**MATERIAL**.

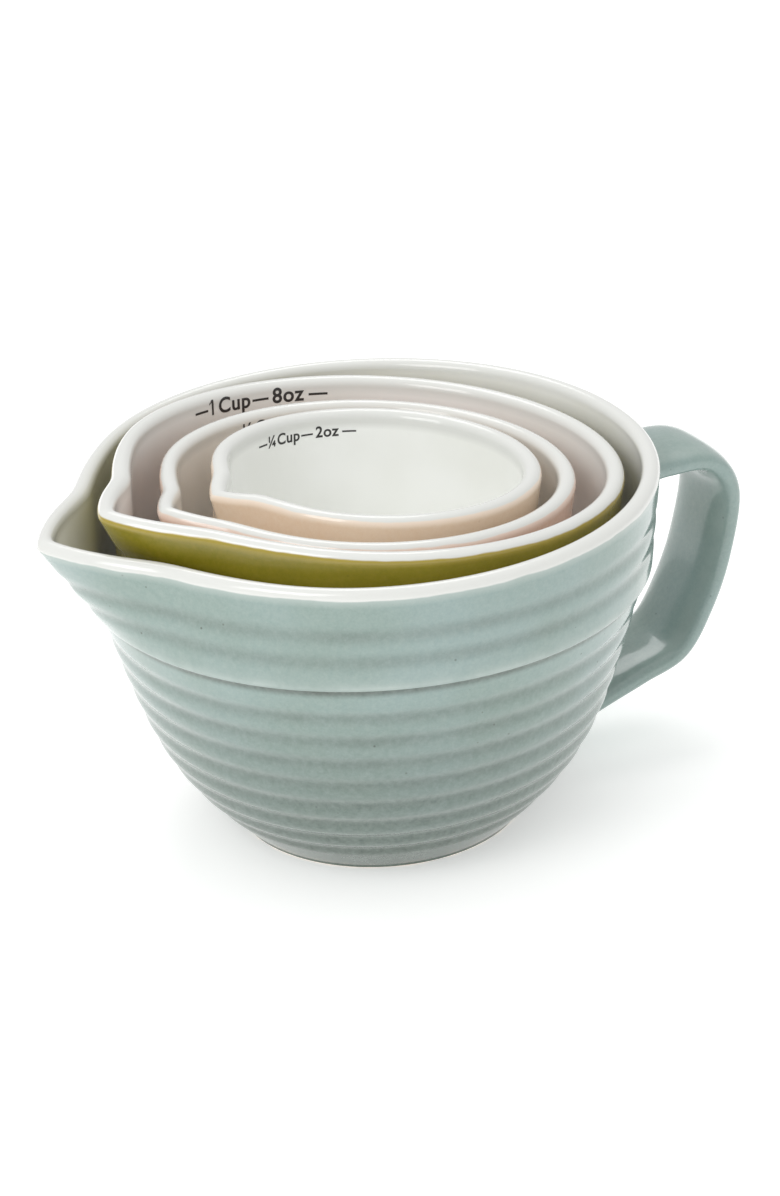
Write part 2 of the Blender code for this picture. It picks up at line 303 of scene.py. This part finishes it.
peachGlaze = dict(                                   # the palest, nearly cream at the edges
    base="#ebd2b6", cloud="#e6caad", pooled="#cfa985", shadeAndPool="#b78f6c", broken="#f3e5d6", speck="#b0906f",
    speckAmount=0.3, speckSpacing=4.0, lowTint=0.2, name="stoneware dipped peach glaze")


def glassSurface(tree, colour, roughness, bump):
    # a fired glaze is a clear glass skin over colour: sharp reflections on a soft body
    shader = addNode(tree, "ShaderNodeBsdfPrincipled",
                     {"IOR": 1.52, "Coat Weight": 0.35, "Coat Roughness": 0.04, "Coat IOR": 1.5},
                     {"Base Color": colour, "Roughness": roughness, "Normal": bump})
    addNode(tree, "ShaderNodeOutputMaterial", links={"Surface": shader.outputs["BSDF"]})


def mixColour(tree, factor, a, b):
    node = addNode(tree, "ShaderNodeMix", {"data_type": "RGBA"})
    for socket, value in ((0, factor), (6, a), (7, b)):
        if isinstance(value, (tuple, float, int)):
            node.inputs[socket].default_value = value
        else:
            tree.links.new(value, node.inputs[socket])
    return node.outputs[2]


def stonewareGlaze(colours):
    material = bpy.data.materials.new(colours["name"])
    material.use_nodes = True
    tree = material.node_tree
    tree.nodes.clear()
    place = addNode(tree, "ShaderNodeTexCoord").outputs["Object"]
    colourSide, groove, thin, aboveFoot = (
        addNode(tree, "ShaderNodeAttribute", {"attribute_name": name}).outputs["Fac"]
        for name in ("colourSide", "groove", "thin", "aboveFoot"))

    def noise(size, detail=3.0, roughness=0.55):      # size in mm of one blotch
        return addNode(tree, "ShaderNodeTexNoise",
                       {"Scale": 1 / (size * mm), "Detail": detail, "Roughness": roughness},
                       {"Vector": place}).outputs["Fac"]

    def ramp(source, low, high, lowValue=0.0, highValue=1.0):
        return addNode(tree, "ShaderNodeMapRange",
                       {"From Min": low, "From Max": high, "To Min": lowValue, "To Max": highValue},
                       {"Value": source}).outputs["Result"]

    def combine(operation, a, b, clamp=False):
        node = addNode(tree, "ShaderNodeMath", {"operation": operation, "use_clamp": clamp})
        for index, value in enumerate((a, b)):
            if isinstance(value, (float, int)):
                node.inputs[index].default_value = value
            else:
                tree.links.new(value, node.inputs[index])
        return node.outputs[0]

    clouds = ramp(noise(26, 2.0), 0.35, 0.65)         # slow drift of the firing
    mottle = ramp(noise(1.3, 4.0, 0.7), 0.3, 0.7)     # fine curdling of the reactive glaze
    grain = ramp(noise(0.45, 2.0), 0.3, 0.7)
    coloured = mixColour(tree, clouds, hexColour(colours["base"]), hexColour(colours["cloud"]))
    low = ramp(aboveFoot, 8, 56, colours["lowTint"], 0.0)             # darker towards the foot: painted shade, with the glaze also lying thicker there
    coloured = mixColour(tree, low, coloured, hexColour(colours["pooled"]))
    # darker where the glaze pools in the rib grooves, and painted shade under the ledge
    poolingAndShade = combine("MULTIPLY", groove, ramp(noise(9, 2.0), 0.25, 0.75, 0.6, 1.0), True)
    coloured = mixColour(tree, poolingAndShade, coloured, hexColour(colours["shadeAndPool"]))
    coloured = mixColour(tree, combine("MULTIPLY", mottle, 0.22), coloured, hexColour(colours["broken"]))
    coloured = mixColour(tree, combine("MULTIPLY", grain, 0.10), coloured, hexColour(colours["pooled"]))

    cells = addNode(tree, "ShaderNodeTexVoronoi",
                    {"Scale": 1 / (colours["speckSpacing"] * mm), "Randomness": 1.0}, {"Vector": place})
    pick = addNode(tree, "ShaderNodeSeparateColor", links={"Color": cells.outputs["Color"]}).outputs["Red"]
    dot = ramp(cells.outputs["Distance"], 0.09, 0.045)                # iron specks about 0.3 mm across
    speck = combine("MULTIPLY", dot, ramp(pick, 0.55, 0.95), True)
    coloured = mixColour(tree, combine("MULTIPLY", speck, colours["speckAmount"]), coloured,
                         hexColour(colours["speck"]))

    # glaze runs thin over hard edges and just below the white line
    wavyLine = combine("ADD", colourSide, ramp(noise(7, 2.0), 0.2, 0.8, -0.22, 0.22))
    nearLine = ramp(wavyLine, 1.6, 0.1, 0.0, 0.75)
    worn = combine("MULTIPLY", thin, ramp(noise(5, 3.0), 0.3, 0.7, 0.3, 0.9))
    edge = combine("MAXIMUM", worn, nearLine, True)
    coloured = mixColour(tree, edge, coloured, hexColour(colours["broken"]))

    white = mixColour(tree, clouds, hexColour(whiteGlaze["base"]), hexColour(whiteGlaze["shade"]))
    lipShade = ramp(colourSide, -6.4, -5.0)            # painted shade greys the white over the rounded lip
    white = mixColour(tree, lipShade, white, hexColour(whiteGlaze["lip"]))
    onColour = ramp(wavyLine, -0.12, 0.16)
    glazed = mixColour(tree, onColour, white, coloured)

    rawLine = combine("ADD", aboveFoot, ramp(noise(5, 2.0), 0.2, 0.8, -0.3, 0.3))
    raw = ramp(rawLine, 0.1, -0.1)
    iron = ramp(noise(0.8, 2.0), 0.66, 0.74)
    bisque = mixColour(tree, iron, hexColour(clay["bisque"]), hexColour(clay["iron"]))
    colour = mixColour(tree, raw, glazed, bisque)
    roughness = ramp(raw, 0, 1, 0.16, clay["roughness"])

    orangePeel = noise(5.5, 1.0)                       # glaze settles in shallow waves as it cools
    pinholes = noise(0.5, 2.0)
    bump = addNode(tree, "ShaderNodeBump", {"Strength": 0.35, "Distance": 0.06 * mm}, {"Height": orangePeel})
    bump = addNode(tree, "ShaderNodeBump", {"Strength": 0.25, "Distance": 0.012 * mm},
                   {"Height": pinholes, "Normal": bump.outputs["Normal"]})
    glassSurface(tree, colour, roughness, bump.outputs["Normal"])
    return material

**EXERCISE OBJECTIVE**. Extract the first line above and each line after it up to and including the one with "return node.outputs[2]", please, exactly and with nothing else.

**EXERCISE RESPONSE**.
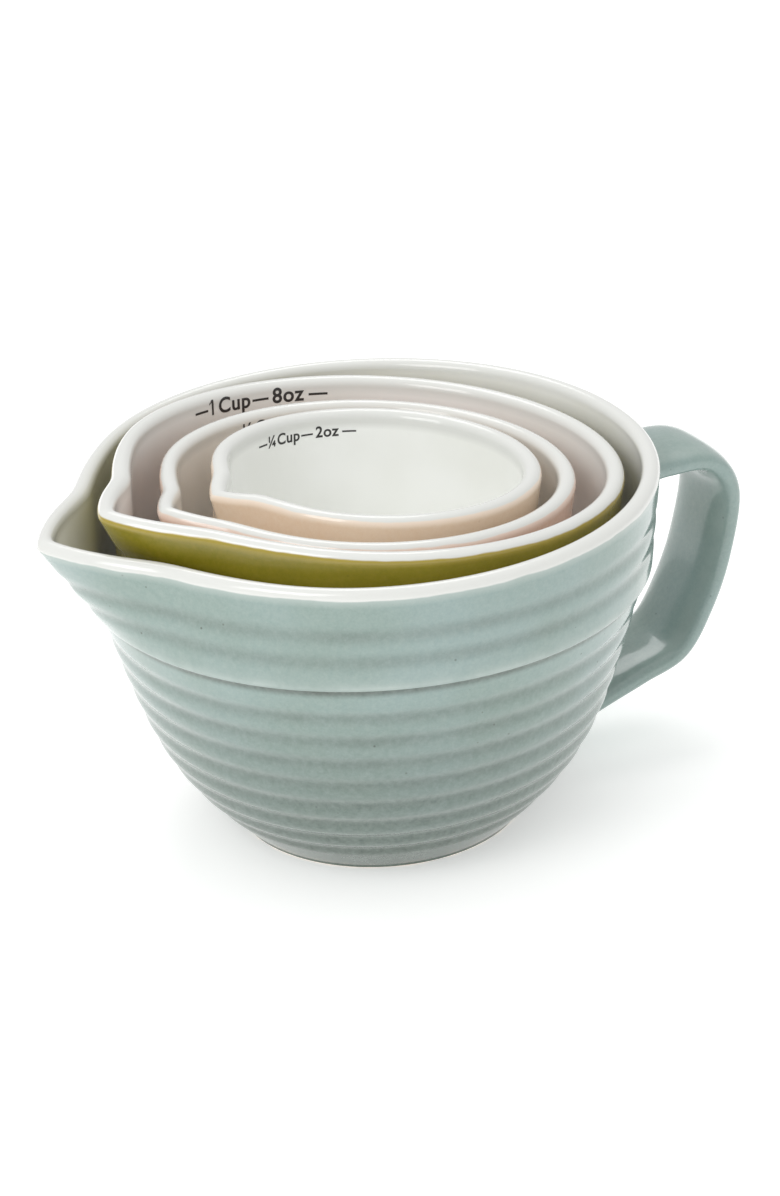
Write part 2 of the Blender code for this picture. It picks up at line 303 of scene.py. This part finishes it.
peachGlaze = dict(                                   # the palest, nearly cream at the edges
    base="#ebd2b6", cloud="#e6caad", pooled="#cfa985", shadeAndPool="#b78f6c", broken="#f3e5d6", speck="#b0906f",
    speckAmount=0.3, speckSpacing=4.0, lowTint=0.2, name="stoneware dipped peach glaze")


def glassSurface(tree, colour, roughness, bump):
    # a fired glaze is a clear glass skin over colour: sharp reflections on a soft body
    shader = addNode(tree, "ShaderNodeBsdfPrincipled",
                     {"IOR": 1.52, "Coat Weight": 0.35, "Coat Roughness": 0.04, "Coat IOR": 1.5},
                     {"Base Color": colour, "Roughness": roughness, "Normal": bump})
    addNode(tree, "ShaderNodeOutputMaterial", links={"Surface": shader.outputs["BSDF"]})


def mixColour(tree, factor, a, b):
    node = addNode(tree, "ShaderNodeMix", {"data_type": "RGBA"})
    for socket, value in ((0, factor), (6, a), (7, b)):
        if isinstance(value, (tuple, float, int)):
            node.inputs[socket].default_value = value
        else:
            tree.links.new(value, node.inputs[socket])
    return node.outputs[2]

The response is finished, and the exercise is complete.